A post June-1 cut could also be used on Reshad Jones, who would create $15.2 million in dead money this year, with a $2 million in cap space, with another $8.09 million in dead money in 2020 - a scenario not likely to be used, but one which could provide some cap space if Miami becomes desperate at some point this year.

The Dolphins will have several decisions to make as Flores comes to the team and the front office begins making their first moves for the offseason. There is money to be had for the Dolphins, but every cut also means they have to sign someone to re-fill that spot on the roster. This also does not account for players like Cameron Wake, William Hayes, Ja’Wuan James, Frank Gore, MarQueis Gray, John Denney, David Fales, Brandon Bolden, Travis Swanson, Mike Hull, Leonte Carroo, A.J. Derby, Isaac Asiata, and Jesse Davis who are among the team’s soon-to-be free agents as their contracts expire in March. Miami could look to re-sign some or all of those players, potentially using some of the cap space they create.

If the Dolphins were to make all of the moves above - releasing all the players straight out without using the post-June 1 cut - Miami would gain nearly $73 million in cap space. They could also re-work contracts and find other ways to create space - including the $5 million in additional space designating Tannehill as a post-June 1 cut - which could push them toward the $100 million in cap space mark.

But, again, every cut means another player they need to sign.
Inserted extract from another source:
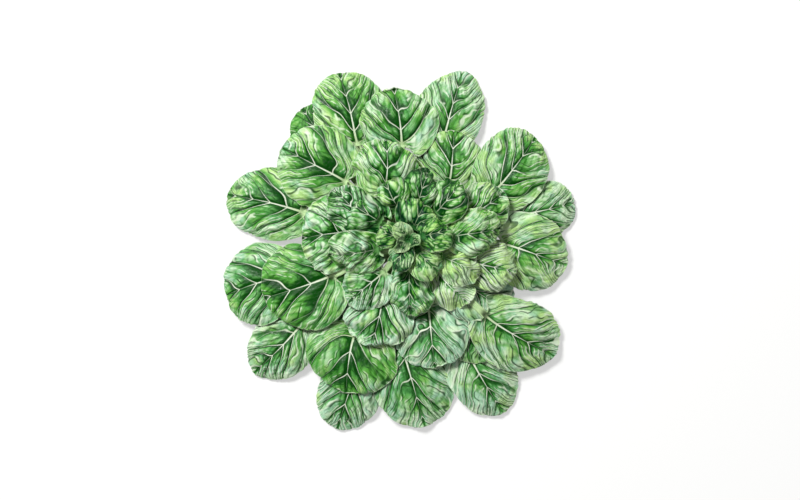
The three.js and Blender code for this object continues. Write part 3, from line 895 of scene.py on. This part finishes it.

Miami seems to be focused primarily no building through the draft and looking toward the long term health of the franchise rather than the win-now, free-agency focused team they were over the past several years. If that is truly the case, they will not be looking for big-name free agents to sign, which means they can save some of their cap space this year, rolling it into 2020, or beyond, so they can eventually find the one piece that completes the rebuild they are starting.

The Dolphins’ salary cap situation is not pretty, but it is not a complete mess either. Yes, they are going to have to spend a year resetting it, but it appears that the team can quickly rebound.